Folha de S. Paulo
E se não tivesse havido a
pandemia nem o legado do clã presidencial com a justiça?
O que teria acontecido com Bolsonaro na
ausência da pandemia e dos problemas judiciais do clã presidencial? Os efeitos
são distintos, mas estão interligados. A crise sanitária representou, sim, um
choque exógeno no sistema político, enquanto o legado de problemas da justiça
estava escrito em pedra, embora marcado por incerteza e baixa visibilidade
nacional.
A pandemia criou uma janela de atenção sobre o comportamento do presidente,
revelando à nação, atônita, um presidente sem qualquer empatia ou liderança em
uma calamidade social inédita.

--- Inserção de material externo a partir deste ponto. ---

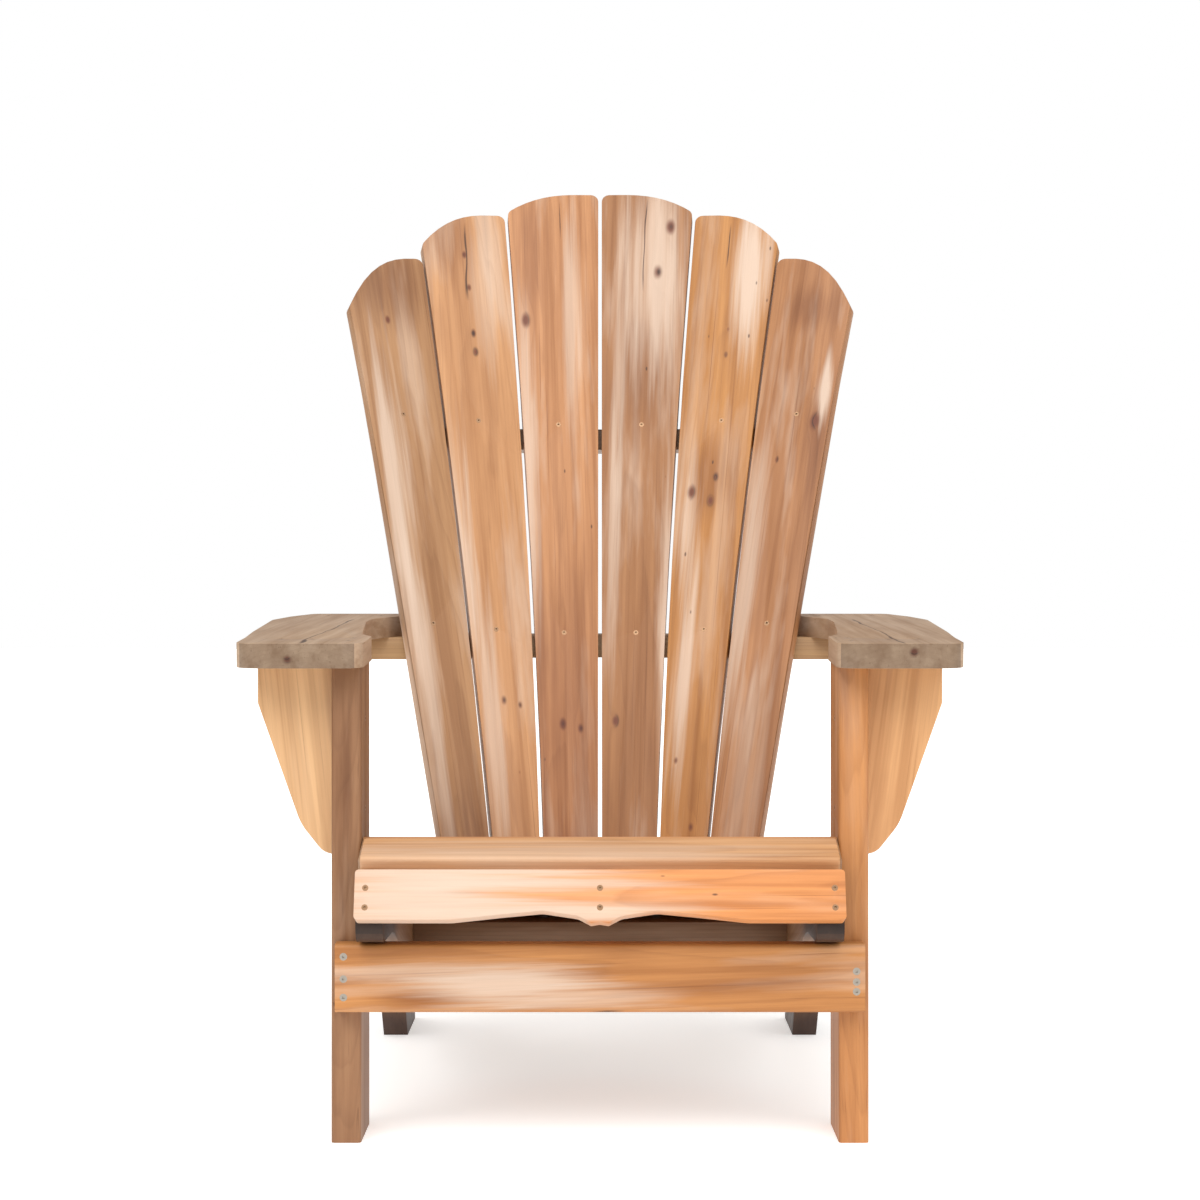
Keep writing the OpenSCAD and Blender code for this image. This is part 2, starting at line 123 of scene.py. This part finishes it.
# pith is where the middle of the tree lies, across and behind the board
# Late wood lines where the board cuts the growth rings, and a mask of the knots that push them aside
def growthRings(tree, grain, noises, pith, knots):
    radius = distanceFrom(tree, grain, (0.0, pith[0], -pith[1]), (0.0, 1.0, 1.0))
    knotMask = None
    for name, amount in (("sway", 0.035), ("wave", 0.006)):
        bend = addNode(tree, "Math", {"operation": "MULTIPLY_ADD"},
            {0: noises[name], 1: amount, 2: -amount / 2})
        radius = addNode(tree, "Math", {"operation": "ADD"}, {0: radius, 1: bend.outputs[0]}).outputs[0]
    for along, across, size, *taper in knots:
        away = distanceFrom(tree, grain, (along, across, 0.0), (0.55, 1.0, taper[0] if taper else 0.15))
        uneven = addNode(tree, "Math", {"operation": "MULTIPLY_ADD"},
            {0: noises["wave"], 1: size * 1.2, 2: -size * 0.6})
        away = addNode(tree, "Math", {"operation": "ADD"}, {0: away, 1: uneven.outputs[0]}).outputs[0]
        fade = addNode(tree, "Math", {"operation": "MULTIPLY"}, {0: away, 1: -1.0 / (size * 1.6)})
        push = addNode(tree, "Math", {"operation": "POWER"}, {0: 2.718, 1: fade.outputs[0]})
        radius = addNode(tree, "Math", {"operation": "MULTIPLY_ADD"},
            {0: push.outputs[0], 1: size * 1.1, 2: radius}).outputs[0]
        near = addNode(tree, "MapRange", {"interpolation_type": "SMOOTHSTEP"},
            {0: away, 1: size * 1.35, 2: size * 0.35})
        if knotMask is not None:
            near = addNode(tree, "Math", {"operation": "MAXIMUM"}, {0: knotMask, 1: near.outputs[0]})
        knotMask = near.outputs[0]
    turns = addNode(tree, "Math", {"operation": "MULTIPLY"}, {0: radius, 1: cedar["ringsPerMetre"]})
    ring = addNode(tree, "Math", {"operation": "FRACT"}, {0: turns.outputs[0]}).outputs[0]
    lateWood = addNode(tree, "ValToRGB", inputs={0: ring})
    stops = lateWood.color_ramp.elements
    stops[-1].color = (0.0, 0.0, 0.0, 1.0)
    for spot, amount in ((0.62, 0.12), (0.9, 1.0), (0.97, 0.0)):
        stops.new(spot).color = (amount, amount, amount, 1.0)
    return lateWood.outputs[0], knotMask


# Western red cedar, planed and sanded, wiped with clear oil: straight fine grain, darker late wood lines,
# pale sapwood streaks, tight brown knots and a soft satin sheen
def cedarBoard(name, seed, tone=None, patches=(), stainsAndShade=(), knots=(), cracks=(), flecks=0.3, lines=0.3,
        bleach=0.42, damp=0.0, pith=(0.0, 0.11)):
    material, tree, shader = freshMaterial(name)
    heart = linear(tone or cedar["tone"])
    deep, warm, late = (shaded(heart, cedar[key]) for key in ("deep", "warm", "late"))
    grain = addNode(tree, "Attribute", {"attribute_name": "grainSpace"}).outputs["Vector"]
    parts = addNode(tree, "SeparateXYZ", inputs={0: grain})
    along, across = parts.outputs[0], parts.outputs[1]
    noises = grainNoises(tree, grain, seed)
    lateWood, knotMask = growthRings(tree, grain, noises, pith, knots)
    noises["rings"] = lateWood

    # each layer is a noise, the span over which it goes from none to full, its strength and its color
    color = heart
    for layer, start, end, strength, paint, fall in (
            ("streak", 0.5, 0.32, 1.0, deep, "SMOOTHSTEP"), ("streak", 0.5, 0.68, 1.0, warm, "SMOOTHSTEP"),
            ("cloud", 0.0, 1.0, 0.4, warm, "LINEAR"),
            ("marble", 0.52, 0.66, bleach, linear(cedar["sapwood"]), "LINEAR"),
            ("marble", 0.48, 0.34, 0.5, deep, "LINEAR"),
            ("rings", 0.0, 1.0, 0.6 * lines, late, "LINEAR"), ("pore", 0.66, 0.74, 0.5, late, "LINEAR")):
        cover = addNode(tree, "MapRange", {"interpolation_type": fall},
            {0: noises[layer], 1: start, 2: end, 3: 0.0, 4: strength})
        color = addNode(tree, "Mix", {"data_type": "RGBA"},
            {0: cover.outputs[0], 6: color, 7: paint}).outputs[2]

    # stains, painted shade and sapwood: patches with a ragged edge drawn out along the grain
    stainedAndShaded = addNode(tree, "Mix", {"data_type": "RGBA", "blend_type": "MULTIPLY"},
        {0: 1.0, 6: color, 7: linear(cedar["stainAndShade"])})
    for paint, spots in ((stainedAndShaded.outputs[2], stainsAndShade), (linear(cedar["sapwood"]), patches)):
        for spotAlong, spotAcross, length, width, strength in spots:
            spread = distanceFrom(tree, grain, (spotAlong, spotAcross, 0.0), (1.0 / length, 1.0 / width, 0.0))
            frayed = addNode(tree, "Math", {"operation": "MULTIPLY_ADD"},
                {0: noises["ragged"], 1: 3.0, 2: spread})
            cover = addNode(tree, "MapRange", {"interpolation_type": "SMOOTHSTEP"},
                {0: frayed.outputs[0], 1: 3.0, 2: 1.7, 3: 0.0, 4: strength})
            color = addNode(tree, "Mix", {"data_type": "RGBA"},
                {0: cover.outputs[0], 6: color, 7: paint}).outputs[2]

    fine = addNode(tree, "MapRange", inputs={0: noises["fibre"], 1: 0.3, 2: 0.5, 3: 0.936, 4: 1.0})
    color = addNode(tree, "Mix", {"data_type": "RGBA", "blend_type": "MULTIPLY"},
        {0: 1.0, 6: color, 7: fine.outputs[0]}).outputs[2]

    # pin knots: a few dark cells, kept at random by the cell's own color
    place = addNode(tree, "Mapping",
        inputs={0: grain, 1: (seed * 2.3, seed, seed * 0.7), 3: (38.0, 95.0, 60.0)})
    cells = addNode(tree, "TexVoronoi", inputs={0: place.outputs[0], "Scale": 1.0, "Randomness": 1.0})
    chance = addNode(tree, "SeparateColor", inputs={0: cells.outputs["Color"]}).outputs[0]
    kept = addNode(tree, "Math", {"operation": "GREATER_THAN"}, {0: chance, 1: 1.0 - 0.06 * flecks})
    speck = addNode(tree, "MapRange", {"interpolation_type": "SMOOTHSTEP"},
        {0: cells.outputs["Distance"], 1: 0.16, 2: 0.06, 4: 0.75})
    cover = addNode(tree, "Math", {"operation": "MULTIPLY"}, {0: speck.outputs[0], 1: kept.outputs[0]})
    color = addNode(tree, "Mix", {"data_type": "RGBA"},
        {0: cover.outputs[0], 6: color, 7: linear(cedar["knot"])}).outputs[2]

    if knotMask is not None:
        heartOfKnot = addNode(tree, "Mix", {"data_type": "RGBA"},
            {0: lateWood, 6: linear(cedar["knotRim"]), 7: linear(cedar["knot"])})
        cover = addNode(tree, "Math", {"operation": "MULTIPLY"}, {0: knotMask, 1: 0.96})
        color = addNode(tree, "Mix", {"data_type": "RGBA"},
            {0: cover.outputs[0], 6: color, 7: heartOfKnot.outputs[2]}).outputs[2]

    for start, end, crackAcross, width in cracks:
        wander = addNode(tree, "Math", {"operation": "MULTIPLY_ADD"}, {0: noises["wave"], 1: 0.02, 2: across})
        wander = addNode(tree, "Math", {"operation": "SUBTRACT"},
            {0: wander.outputs[0], 1: crackAcross + 0.01})
        away = addNode(tree, "Math", {"operation": "ABSOLUTE"}, {0: wander.outputs[0]})
        cover = addNode(tree, "MapRange",
            inputs={0: away.outputs[0], 1: width, 2: width * 0.3, 3: 0.0, 4: 0.85}).outputs[0]
        for fadeFrom, fadeTo in ((start, start + 0.02), (end, end - 0.02)):
            fade = addNode(tree, "MapRange", inputs={0: along, 1: fadeFrom, 2: fadeTo})
            cover = addNode(tree, "Math", {"operation": "MULTIPLY"},
                {0: cover, 1: fade.outputs[0]}).outputs[0]
        color = addNode(tree, "Mix", {"data_type": "RGBA"},
            {0: cover, 6: color, 7: linear(cedar["knot"])}).outputs[2]

    # painted shade at the low or front end of a board, and sawn ends
    paintedEndShade = addNode(tree, "MapRange", {"interpolation_type": "SMOOTHSTEP"},
        {0: along, 1: 0.2, 2: 0.11, 3: 0.0, 4: damp}).outputs[0]
    sawn = addNode(tree, "Attribute", {"attribute_name": "endGrain"}).outputs["Fac"]
    for cover, paint in ((paintedEndShade, linear(cedar["paintedEndShade"])), (sawn, cedar["sawnEnd"])):
        color = addNode(tree, "Mix", {"data_type": "RGBA", "blend_type": "MULTIPLY"},
            {0: cover, 6: color, 7: paint}).outputs[2]

    rough = addNode(tree, "MapRange",
        inputs={0: noises["streak"], 1: 0.3, 2: 0.7,
            3: cedar["roughness"] + 0.07, 4: cedar["roughness"] - 0.05})
    height = addNode(tree, "Math", {"operation": "MULTIPLY_ADD"}, {0: lateWood, 1: 0.35, 2: noises["fibre"]})
    bump = addNode(tree, "Bump", inputs={"Strength": 0.12, "Distance": 0.0006, "Height": height.outputs[0]})
    shader.inputs["IOR"].default_value = cedar["ior"]
    shader.inputs["Specular IOR Level"].default_value = cedar["specular"]
    tree.links.new(color, shader.inputs["Base Color"])
    tree.links.new(rough.outputs[0], shader.inputs["Roughness"])
    tree.links.new(bump.outputs[0], shader.inputs["Normal"])
    return material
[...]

No curto prazo, Bolsonaro nem sequer usufruiu da
onda de solidariedade aos governantes que a pandemia deflagrou na
vasta maioria dos países.
A estratégia de jogar a culpa nos
governadores e prefeitos malogrou. Bolsonaro tampouco ganhou o crédito pela vacinação célere
que acabou acontecendo. A segunda onda teve impacto virulento, derrubando sua
popularidade, mas o problema agora é menos sanitário que econômico.
A janela de atenção prolongou-se no tempo devido à CPI, que a magnificou, e
reintroduziu o tema da corrupção na agenda.

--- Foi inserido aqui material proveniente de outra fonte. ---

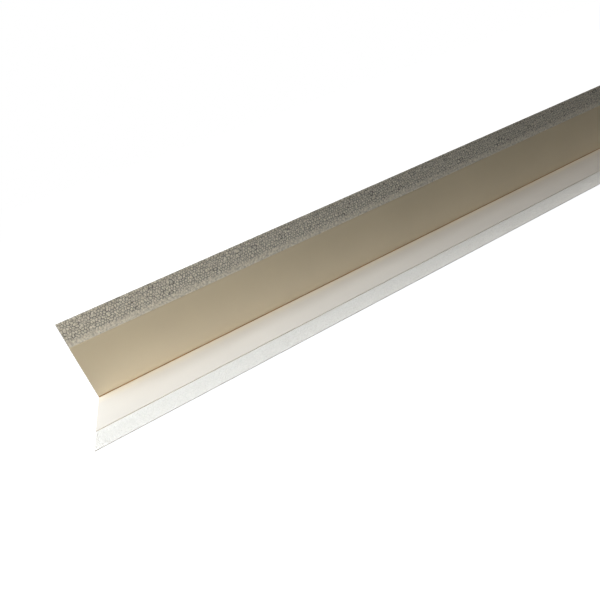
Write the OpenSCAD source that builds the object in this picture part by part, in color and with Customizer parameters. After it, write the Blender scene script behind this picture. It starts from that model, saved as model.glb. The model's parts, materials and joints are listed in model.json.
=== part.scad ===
// Internal corner trim: a long L-shaped plastic profile, extruded in one piece.
// One leg lies flat and the other stands up from its back edge. The inside of each
// leg is a thick smooth face next to the corner and a thinner band along the free edge.
// The length runs along X, the standing leg is at +Y, and the origin is in the middle
// of the footprint.

/* [Stock] */
// Length of the bar as it is sold
bar_length = 2000; // [500:100:3000]

/* [Legs] */
// Width of each leg, measured outside from the heel to the free edge
leg_w = 50; // [40:1:80]
// Thickness of the smooth part of each leg
face_t = 1; // [0.95:0.05:2]
// Outside radius of the heel, where the two legs meet
heel_r = 0.8; // [0.3:0.1:1.2]

/* [Bands] */
// Width of the thinner band along each free edge
band_w = 15.4; // [8:0.2:22]
// Thickness of the band beside the smooth face
band_root_t = 0.7; // [0.5:0.05:0.8]
// Thickness of the band at its free edge, which it tapers down to
band_edge_t = 0.4; // [0.35:0.05:0.5]
// Radius on both corners of each free edge
band_edge_r = 0.15; // [0.05:0.05:0.15]

/* [Borders] */
// Width of the fine groove beside each smooth face
border_w = 0.25; // [0.15:0.05:0.6]
// Depth of that groove below the band
border_depth = 0.15; // [0.05:0.05:0.25]
// Radius that rolls over the long edge of each smooth face
face_edge_r = 0.1; // [0.05:0.05:0.15]

/* [Corner] */
// Width of the crease that runs along the inside corner
crease_w = 0.6; // [0.4:0.1:0.8]
// Depth of the crease, from the inside corner to its round bottom
crease_depth = 0.5; // [0.4:0.05:0.7]

/* [Hidden] */
$fn = 48;
heel_y = leg_w / 2;
free_edge_y = heel_y - leg_w;
border_y = free_edge_y + band_w;
crease_r = crease_w / 2;

// Turns a section drawn for the lying leg into the one for the standing leg, by
// mirroring it in the line that halves the corner.
module on_standing_leg() {
    translate([heel_y, 0])
        mirror([1, 1])
            translate([-heel_y, 0])
                children();
}

// What is cut off a square corner to round it. The corner is at the origin and the
// material lies towards -X and +Y.
module corner_waste(r) {
    difference() {
        translate([-r, -r])
            square(2 * r);
        translate([-r, r])
            circle(r);
        translate([-2 * r, -r])
            square([r, 3 * r]);
        translate([-2 * r, r])
            square([3 * r, 2 * r]);
    }
}

// The thin band. Its back is flat, and its front slopes down to a free edge with two
// rounded corners.
module band_section() {
    translate([free_edge_y, 0]) {
        polygon([
            [band_edge_r, 0],
            [band_w, 0],
            [band_w, band_root_t],
            [band_edge_r, band_edge_t]
        ]);
        translate([0, band_edge_r])
            square([2 * band_edge_r, band_edge_t - 2 * band_edge_r]);
        for (corner_z = [band_edge_r, band_edge_t - band_edge_r])
            translate([band_edge_r, corner_z])
                circle(band_edge_r);
    }
}

// The thick smooth part, from the border to the heel.
module face_section() {
    difference() {
        translate([border_y, 0])
            square([leg_w - band_w, face_t]);
        translate([border_y, face_t])
            mirror([1, 0])
                mirror([0, 1])
                    corner_waste(face_edge_r);
    }
}

// The fine groove in the band, against the smooth face.
module border_groove() {
    translate([border_y - border_w, band_root_t - border_depth])
        square([border_w, 2 * border_depth]);
}

module leg_section() {
    difference() {
        union() {
            band_section();
            face_section();
        }
        border_groove();
    }
}

// A round-bottomed slot cut diagonally into the inside corner.
module crease_section() {
    translate([heel_y - face_t, face_t])
        rotate(-45)
            translate([crease_depth - crease_r, 0]) {
                circle(crease_r);
                translate([-2 * crease_depth, -crease_r])
                    square([2 * crease_depth, crease_w]);
            }
}

module trim_section() {
    difference() {
        union() {
            leg_section();
            on_standing_leg() leg_section();
        }
        crease_section();
        translate([heel_y, 0])
            corner_waste(heel_r);
    }
}

module corner_trim() {
    color([0.88, 0.85, 0.77])
        translate([-bar_length / 2, 0, 0])
            rotate([90, 0, 90])
                linear_extrude(bar_length)
                    trim_section();
}

corner_trim();
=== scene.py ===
# %% [markdown]
# # An internal corner trim
#
# The real object is a long L-shaped length of rigid plastic that covers the inside corner
# between two walls. Each leg has a smooth beige face next to the corner and a thinner,
# pale grey, grained band along its free edge. The two faces meet in a fine dark crease.
# This script loads the solid model as a fixed frame and finishes it: first the grain, then
# the plastics, and last the floor, the lamps and the camera.

# %% Load the solid model
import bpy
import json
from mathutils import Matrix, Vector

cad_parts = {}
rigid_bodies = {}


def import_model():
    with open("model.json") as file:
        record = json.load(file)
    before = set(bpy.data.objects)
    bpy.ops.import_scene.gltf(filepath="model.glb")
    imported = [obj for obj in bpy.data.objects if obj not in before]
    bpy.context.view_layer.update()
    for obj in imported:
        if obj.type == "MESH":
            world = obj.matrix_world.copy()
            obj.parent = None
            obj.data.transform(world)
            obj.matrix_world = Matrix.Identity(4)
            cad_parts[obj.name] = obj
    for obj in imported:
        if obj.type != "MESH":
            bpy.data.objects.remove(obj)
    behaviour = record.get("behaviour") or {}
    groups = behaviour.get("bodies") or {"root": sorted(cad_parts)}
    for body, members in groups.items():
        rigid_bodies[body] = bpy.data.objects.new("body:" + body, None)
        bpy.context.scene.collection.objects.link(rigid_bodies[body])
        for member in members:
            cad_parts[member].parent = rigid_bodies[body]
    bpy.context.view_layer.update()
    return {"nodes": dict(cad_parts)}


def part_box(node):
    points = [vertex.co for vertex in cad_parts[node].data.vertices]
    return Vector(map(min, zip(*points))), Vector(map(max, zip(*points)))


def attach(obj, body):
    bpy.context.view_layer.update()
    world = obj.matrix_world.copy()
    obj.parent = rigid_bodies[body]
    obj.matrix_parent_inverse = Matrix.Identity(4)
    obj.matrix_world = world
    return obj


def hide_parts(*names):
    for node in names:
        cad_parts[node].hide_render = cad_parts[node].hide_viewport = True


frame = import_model()

# %% Read the trim's size from the model
import json
import math

import bmesh
import bpy
from mathutils import Vector

MM = 0.001
NODE = "corner_trim"
low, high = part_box(NODE)
near_x = low.x
length = high.x - low.x
print("length", round(length / MM), "mm, leg", round((high.z - low.z) / MM), "mm")

# %% [markdown]
# ## The finished trim
#
# The grain is pressed into the bands while the plastic is warm, so it belongs to the same
# piece of stock. It could be a separate skin laid over each band, but then the mesh would
# have a layer that the real trim doesn't have. Here the trim is one closed mesh: it starts
# as a copy of the solid, so every thickness and radius of the section is already right, and
# only the two bands are cut into cells and raised.
#
# The solid's mesh is loose triangles. A copy of it is merged first, and then flat groups of
# triangles are dissolved, so that each long face of the profile is one face again.

# %% Copy the solid and clean the copy
WELD = 0.001 * MM
FLAT_ANGLE = math.radians(0.3)


def open_for_editing(piece, select_by):
    """Makes the piece the only selected object and opens it with nothing in it selected."""
    bpy.ops.object.select_all(action="DESELECT")
    piece.select_set(True)
    bpy.context.view_layer.objects.active = piece
    bpy.ops.object.mode_set(mode="EDIT")
    bpy.ops.mesh.select_mode(type=select_by)
    bpy.ops.mesh.select_all(action="DESELECT")


def close_editing():
    bpy.ops.object.mode_set(mode="OBJECT")


trim = bpy.data.objects.new("grained_corner_trim", frame["nodes"][NODE].data.copy())
bpy.context.scene.collection.objects.link(trim)
open_for_editing(trim, "VERT")
bpy.ops.mesh.customdata_custom_splitnormals_clear()
bpy.ops.mesh.select_all(action="SELECT")
bpy.ops.mesh.remove_doubles(threshold=WELD)
bpy.ops.mesh.dissolve_limited(angle_limit=FLAT_ANGLE)
close_editing()
print("the clean copy has", len(trim.data.polygons), "faces")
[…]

Embora a pandemia tenha levado o auxílio emergencial aos grotões,
reconfigurando a base social de apoio do presidente, o saldo político é
francamente negativo. A expansão brutal do gasto encolheu o espaço fiscal, e a
estagflação resultante —que não é um fenômeno brasileiro e aflige muitos
países— combina-se agora com a crise energética em uma tempestade perfeita.

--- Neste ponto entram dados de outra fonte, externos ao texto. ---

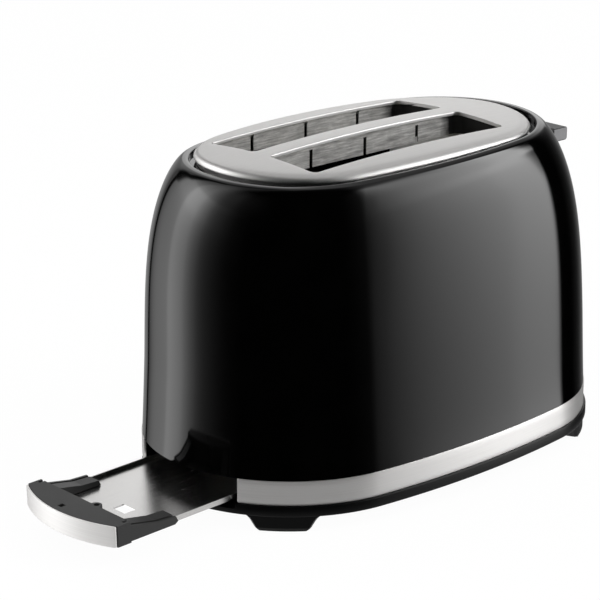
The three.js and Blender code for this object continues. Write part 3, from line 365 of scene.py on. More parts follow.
def galvanised():
    """Zinc-coated sheet with spangle and rolling streaks."""
    made, nodes, links, shader = material("galvanised_sheet")
    vector = place_texture(nodes, links)
    cells = nodes.new("ShaderNodeTexVoronoi")
    cells.inputs["Scale"].default_value = 170
    links.new(vector, cells.inputs["Vector"])
    streaks = noise(nodes, links, place_texture(nodes, links, (60, 60, 220)), 1.0, 5, 0.65)
    mix = nodes.new("ShaderNodeMix")
    mix.data_type = "RGBA"
    mix.inputs["Factor"].default_value = 0.55
    spangle = tint(nodes, links, cells.outputs["Distance"], (0.62, 0.62, 0.60), (0.80, 0.80, 0.78), 0.1, 0.6)
    rolled = tint(nodes, links, streaks, (0.46, 0.46, 0.44), (0.88, 0.88, 0.86), 0.36, 0.62)
    links.new(spangle, mix.inputs["A"])
    links.new(rolled, mix.inputs["B"])
    links.new(mix.outputs["Result"], shader.inputs["Base Color"])
    shader.inputs["Metallic"].default_value = 0.45
    links.new(spread(nodes, links, streaks, 0.34, 0.55), shader.inputs["Roughness"])
    bump(nodes, links, shader, streaks, 0.2, 0.00006)
    return made


# Where the painted shade on the liners at the lever end begins and is full, in millimetres from the body's
# middle. In metres: how ragged its edge is, and how far from the middle plane the liners' outer sides between
# the slots get painted shade
SHADE_START, SHADE_FULL = 50, 57
SHADE_RAGGED, DARK_WITHIN, BRIGHT_FROM = 0.012, 0.0044, 0.0047


def liner():
    """Rolled sheet with fine streaks, with painted shade at the lever end and on the side of the bridge."""
    made, nodes, links, shader = material("liner_sheet")
    n = Nodes(made.node_tree)
    where = nodes.new("ShaderNodeTexCoord")
    parts = nodes.new("ShaderNodeSeparateXYZ")
    links.new(where.outputs["Object"], parts.inputs[0])
    x, y, _ = parts.outputs
    streaks = noise(nodes, links, place_texture(nodes, links, (70, 70, 900)), 1.0, 6, 0.7)
    blots = noise(nodes, links, place_texture(nodes, links), 130, 4, 0.6)
    # Painted shade towards the lever end, with a ragged edge, standing in for the unlit inside there
    edge = n.plus(x, n.times(n.minus(blots, 0.5), SHADE_RAGGED))
    end_shade = spread(nodes, links, edge, 1.0, 0.02, (BODY_X + SHADE_START) * MM, (BODY_X + SHADE_FULL) * MM)
    # Painted shade on the liners' outer sides next to the bridge between the slots
    bridge_shade = spread(nodes, links, n.math("ABSOLUTE", y), 0.03, 1.0, DARK_WITHIN, BRIGHT_FROM)
    streaked = spread(nodes, links, streaks, 0.42, 0.98, 0.36, 0.64)
    blotted = spread(nodes, links, blots, 0.8, 1.0, 0.35, 0.6)
    level = n.times(end_shade, bridge_shade, streaked, blotted)
    links.new(tint(nodes, links, level, (0.002, 0.002, 0.002), (0.84, 0.83, 0.81), 0.0, 1.0),
              shader.inputs["Base Color"])
    shader.inputs["Metallic"].default_value = 0.5
    links.new(spread(nodes, links, streaks, 0.4, 0.6), shader.inputs["Roughness"])
    bump(nodes, links, shader, streaks, 0.3, 0.00006)
    return made


def plastic(name, colour, roughness, grain=900, depth=0.00004, shine=0.5):
    """Moulded plastic or the like, a little cloudy, with a fine grain."""
    made, nodes, links, shader = material(name)
    shader.inputs["Specular IOR Level"].default_value = shine
    vector = place_texture(nodes, links)
    cloud = noise(nodes, links, vector, 30, 3)
    low = tuple(channel * 0.88 for channel in colour)
    links.new(tint(nodes, links, cloud, low, colour), shader.inputs["Base Color"])
    links.new(spread(nodes, links, cloud, roughness * 0.92, roughness * 1.08), shader.inputs["Roughness"])
    bump(nodes, links, shader, noise(nodes, links, vector, grain, 2), 0.35, depth)
    return made


def plain_metal(name, colour, roughness):
    """Unbrushed metal, a little cloudy."""
    made, nodes, links, shader = material(name)
    vector = place_texture(nodes, links)
    cloud = noise(nodes, links, vector, 120, 4)
    low = tuple(channel * 0.85 for channel in colour)
    links.new(tint(nodes, links, cloud, low, colour), shader.inputs["Base Color"])
    shader.inputs["Metallic"].default_value = 1.0
    links.new(spread(nodes, links, cloud, roughness * 0.85, roughness * 1.2), shader.inputs["Roughness"])
    return made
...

Em suma, na ausência da pandemia, Bolsonaro provavelmente teria navegado sem
muita turbulência.
O exercício contrafactual pode estender-se
também aos problemas do clã familiar com a justiça. Sem eles, não teria
ocorrido o colapso da coalizão com os setores que apoiaram a Lava Jato, a saída
de Moro, e o rapprochement com o centrão para a formação de um escudo
legislativo. Enfim as placas tectônicas das relações
Executivo-Legislativo não teriam se movido.
A escalada do conflito com o STF neste quadro representa menos um ataque à
democracia por parte de um autocrata do que demonstração de força visando a
sobrevivência do clã familiar. Mas Bolsonaro dá sinais de virar um pato manco:
o conflito ameaça a aliança com o centrão na esteira de um possível efeito
manada.
Sem os problemas na justiça, a principal tensão seria a convivência da Lava
Jato com o centrão. A formação de uma base congressual visaria apenas a
aprovação da agenda de governo —de menor importância dada a convergência
programática em torno de reformas — e não um escudo legislativo.
A pandemia iluminou as ações do presidente no presente. O legado de malfeitos
revelou o presidente no passado. A combinação foi explosiva.
*Professor da Universidade Federal de
Pernambuco e ex-professor visitante do MIT e da Universidade Yale (EUA).